Based on this muse, I thought it would be appropriate to remember an old friend in this post. Steve Brand has been involved in motor sports as long as I can remember. He is an avid snowmobiler, dirt bike enthusiast and more recently a ‘wheel chair’ (ATV) pilot spearheading the annual invitational Brando rides held in Haliburton county.
You might not know who Steve is but I bet you are familiar with his acclaimed body amour, Tek Vest . He designed this exclusive product and established his company Tekrider shortly after retiring from a long stint with BRP Skidoo. I first heard of Steve when he was involved with the Canadian ISDT teams back when CanAm was a competitive dirt bike and ATV’s had only three wheels. He went on to resurrect the Skidoo snowcross effort in the early nineties as their factory race team manager before banging heads with someone who was too dull to realize a good thing when he had him…
What many don’t know about Steve– he is also a lieutenant colonel in the Canadian military reserves and currently deployed in Afghanistan. I received this Word Document, update from Steve [ Brand Afgn ] with a few photos included which I thought I would post for download as a tribute and salute of support from the home team, smack dab between Canada Day and Independence Day in the States.

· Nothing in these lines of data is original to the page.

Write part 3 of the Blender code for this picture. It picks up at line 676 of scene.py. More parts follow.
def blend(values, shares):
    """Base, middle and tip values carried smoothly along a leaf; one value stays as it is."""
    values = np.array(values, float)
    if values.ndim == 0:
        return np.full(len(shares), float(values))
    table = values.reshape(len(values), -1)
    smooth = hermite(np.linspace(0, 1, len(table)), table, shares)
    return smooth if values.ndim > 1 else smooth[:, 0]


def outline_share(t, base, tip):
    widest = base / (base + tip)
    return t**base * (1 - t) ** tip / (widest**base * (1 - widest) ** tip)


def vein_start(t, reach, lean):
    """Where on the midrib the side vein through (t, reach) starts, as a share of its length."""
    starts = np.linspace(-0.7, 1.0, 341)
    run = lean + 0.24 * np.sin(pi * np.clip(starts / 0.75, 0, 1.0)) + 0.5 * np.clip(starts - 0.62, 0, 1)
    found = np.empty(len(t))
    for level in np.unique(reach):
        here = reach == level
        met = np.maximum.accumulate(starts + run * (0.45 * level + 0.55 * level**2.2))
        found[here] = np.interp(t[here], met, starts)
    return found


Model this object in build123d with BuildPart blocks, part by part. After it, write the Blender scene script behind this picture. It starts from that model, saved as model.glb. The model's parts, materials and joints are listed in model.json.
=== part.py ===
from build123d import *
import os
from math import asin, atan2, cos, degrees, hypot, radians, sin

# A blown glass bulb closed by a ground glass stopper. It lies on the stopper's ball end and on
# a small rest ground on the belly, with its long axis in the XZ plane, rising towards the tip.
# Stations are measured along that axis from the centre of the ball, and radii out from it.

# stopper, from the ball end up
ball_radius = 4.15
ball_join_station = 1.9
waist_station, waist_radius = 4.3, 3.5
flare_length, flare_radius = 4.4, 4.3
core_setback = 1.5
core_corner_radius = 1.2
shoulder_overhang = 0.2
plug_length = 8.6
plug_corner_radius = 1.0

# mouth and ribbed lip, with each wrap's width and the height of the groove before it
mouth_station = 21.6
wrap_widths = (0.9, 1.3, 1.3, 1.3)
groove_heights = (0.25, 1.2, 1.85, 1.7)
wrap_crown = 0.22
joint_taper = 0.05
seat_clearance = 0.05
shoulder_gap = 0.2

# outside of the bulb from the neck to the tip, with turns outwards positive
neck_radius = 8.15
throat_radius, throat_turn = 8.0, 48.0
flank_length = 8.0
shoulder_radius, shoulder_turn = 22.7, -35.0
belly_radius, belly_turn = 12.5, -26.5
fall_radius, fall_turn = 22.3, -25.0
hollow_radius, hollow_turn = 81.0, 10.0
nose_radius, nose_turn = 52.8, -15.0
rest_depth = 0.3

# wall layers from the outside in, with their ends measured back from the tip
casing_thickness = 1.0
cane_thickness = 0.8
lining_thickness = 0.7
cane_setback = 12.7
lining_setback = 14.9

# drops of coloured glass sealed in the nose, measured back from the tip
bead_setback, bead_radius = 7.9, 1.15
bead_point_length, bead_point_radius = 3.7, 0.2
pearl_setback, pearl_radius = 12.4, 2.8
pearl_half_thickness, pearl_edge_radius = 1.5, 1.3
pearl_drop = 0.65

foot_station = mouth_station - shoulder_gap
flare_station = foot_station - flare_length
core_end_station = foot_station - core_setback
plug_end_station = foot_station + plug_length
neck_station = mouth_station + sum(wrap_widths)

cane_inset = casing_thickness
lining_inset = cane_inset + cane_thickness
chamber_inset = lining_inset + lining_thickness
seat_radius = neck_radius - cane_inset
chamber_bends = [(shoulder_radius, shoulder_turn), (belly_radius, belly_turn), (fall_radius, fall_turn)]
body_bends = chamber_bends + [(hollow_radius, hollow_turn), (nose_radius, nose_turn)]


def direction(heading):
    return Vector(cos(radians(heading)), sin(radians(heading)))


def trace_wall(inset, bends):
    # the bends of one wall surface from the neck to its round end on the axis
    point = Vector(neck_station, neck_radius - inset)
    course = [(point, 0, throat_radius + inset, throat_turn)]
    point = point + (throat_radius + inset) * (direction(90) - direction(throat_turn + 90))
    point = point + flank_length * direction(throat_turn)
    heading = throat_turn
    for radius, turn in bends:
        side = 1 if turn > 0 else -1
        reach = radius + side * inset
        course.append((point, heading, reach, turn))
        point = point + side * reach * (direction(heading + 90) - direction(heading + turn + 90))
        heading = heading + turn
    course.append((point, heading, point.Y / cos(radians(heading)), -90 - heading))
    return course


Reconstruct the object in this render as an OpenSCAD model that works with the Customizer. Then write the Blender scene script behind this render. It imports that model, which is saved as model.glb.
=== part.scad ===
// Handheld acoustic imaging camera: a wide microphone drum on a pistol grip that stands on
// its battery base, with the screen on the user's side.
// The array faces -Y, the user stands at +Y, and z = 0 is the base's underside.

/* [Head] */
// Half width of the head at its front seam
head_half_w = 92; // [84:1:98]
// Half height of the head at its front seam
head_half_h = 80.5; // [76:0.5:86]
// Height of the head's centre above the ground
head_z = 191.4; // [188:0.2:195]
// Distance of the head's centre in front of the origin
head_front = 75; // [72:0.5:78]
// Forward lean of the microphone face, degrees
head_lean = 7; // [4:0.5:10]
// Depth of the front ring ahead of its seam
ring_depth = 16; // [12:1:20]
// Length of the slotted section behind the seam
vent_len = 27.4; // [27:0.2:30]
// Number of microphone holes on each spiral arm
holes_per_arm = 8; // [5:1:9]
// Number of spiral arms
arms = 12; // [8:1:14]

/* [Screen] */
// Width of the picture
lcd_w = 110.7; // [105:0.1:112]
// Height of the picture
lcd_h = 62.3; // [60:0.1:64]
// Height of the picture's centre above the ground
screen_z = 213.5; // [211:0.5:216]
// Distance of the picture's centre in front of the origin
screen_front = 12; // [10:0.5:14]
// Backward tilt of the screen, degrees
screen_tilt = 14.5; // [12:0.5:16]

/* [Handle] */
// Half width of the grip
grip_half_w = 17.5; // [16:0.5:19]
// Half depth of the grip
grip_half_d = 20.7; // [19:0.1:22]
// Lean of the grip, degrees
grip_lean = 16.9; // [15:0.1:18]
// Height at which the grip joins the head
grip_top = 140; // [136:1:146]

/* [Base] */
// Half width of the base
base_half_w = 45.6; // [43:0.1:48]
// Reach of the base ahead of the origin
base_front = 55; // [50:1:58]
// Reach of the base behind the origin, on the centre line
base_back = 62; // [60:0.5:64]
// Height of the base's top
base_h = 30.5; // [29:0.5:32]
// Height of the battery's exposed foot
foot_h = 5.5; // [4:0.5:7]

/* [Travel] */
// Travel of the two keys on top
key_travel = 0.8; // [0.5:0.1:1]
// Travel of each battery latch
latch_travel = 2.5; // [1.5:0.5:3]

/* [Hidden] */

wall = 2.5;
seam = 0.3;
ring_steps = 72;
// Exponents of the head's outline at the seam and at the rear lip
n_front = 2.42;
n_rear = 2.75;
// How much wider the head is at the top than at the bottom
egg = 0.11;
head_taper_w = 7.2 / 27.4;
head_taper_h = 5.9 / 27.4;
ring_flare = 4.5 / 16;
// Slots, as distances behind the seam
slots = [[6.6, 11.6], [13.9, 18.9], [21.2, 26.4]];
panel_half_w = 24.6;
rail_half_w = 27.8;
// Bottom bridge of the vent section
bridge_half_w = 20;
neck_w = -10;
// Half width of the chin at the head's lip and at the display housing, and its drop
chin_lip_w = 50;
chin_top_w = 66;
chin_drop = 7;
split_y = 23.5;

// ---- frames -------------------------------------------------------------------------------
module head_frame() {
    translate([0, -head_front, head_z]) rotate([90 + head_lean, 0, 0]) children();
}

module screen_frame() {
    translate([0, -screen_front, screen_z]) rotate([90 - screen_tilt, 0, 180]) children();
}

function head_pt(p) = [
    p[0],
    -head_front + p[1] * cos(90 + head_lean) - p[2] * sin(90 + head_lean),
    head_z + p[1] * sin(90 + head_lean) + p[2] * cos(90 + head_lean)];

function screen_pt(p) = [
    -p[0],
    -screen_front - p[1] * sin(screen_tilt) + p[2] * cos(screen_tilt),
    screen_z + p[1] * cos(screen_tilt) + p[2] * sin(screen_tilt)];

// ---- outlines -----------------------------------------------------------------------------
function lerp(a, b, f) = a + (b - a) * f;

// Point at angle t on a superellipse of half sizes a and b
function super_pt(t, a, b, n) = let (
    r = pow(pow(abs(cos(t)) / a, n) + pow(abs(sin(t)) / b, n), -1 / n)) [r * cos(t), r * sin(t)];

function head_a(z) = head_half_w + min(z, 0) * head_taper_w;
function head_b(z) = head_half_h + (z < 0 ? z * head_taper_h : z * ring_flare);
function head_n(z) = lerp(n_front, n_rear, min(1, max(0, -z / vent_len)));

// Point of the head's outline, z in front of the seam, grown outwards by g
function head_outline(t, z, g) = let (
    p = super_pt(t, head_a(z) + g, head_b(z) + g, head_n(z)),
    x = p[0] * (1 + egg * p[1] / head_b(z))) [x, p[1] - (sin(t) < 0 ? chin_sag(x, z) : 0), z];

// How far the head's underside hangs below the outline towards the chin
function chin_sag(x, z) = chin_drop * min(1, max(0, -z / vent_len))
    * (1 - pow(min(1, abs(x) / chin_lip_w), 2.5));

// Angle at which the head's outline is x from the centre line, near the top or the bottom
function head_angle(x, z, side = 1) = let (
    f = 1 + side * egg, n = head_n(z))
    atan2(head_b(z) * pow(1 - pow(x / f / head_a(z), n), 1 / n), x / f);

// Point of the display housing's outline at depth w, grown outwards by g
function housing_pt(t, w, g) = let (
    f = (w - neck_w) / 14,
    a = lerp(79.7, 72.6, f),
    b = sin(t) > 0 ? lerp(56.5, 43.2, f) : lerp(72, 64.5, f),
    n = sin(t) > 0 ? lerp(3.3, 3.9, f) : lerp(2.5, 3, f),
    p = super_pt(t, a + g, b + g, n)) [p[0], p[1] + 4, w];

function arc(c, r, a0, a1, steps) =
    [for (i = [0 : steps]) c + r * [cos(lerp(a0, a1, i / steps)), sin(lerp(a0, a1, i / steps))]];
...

A couple of background notes, Steve is known as V-man these days for his affection towards Yamaha touring sleds which he rides the wheels off, surprising many of his ‘X-man’ pals. He still competes gregariously through his sons Jeff and Kevin who race yellow sleds for Northland Rec on the CSRA circuit. The photo with Steve standing beside the pasty civilian is our Canadian Prime Minister, Stephen Harper (closest thing we have to Obama). Happy July 4th to my American friends and thanks to Steve and all our troops!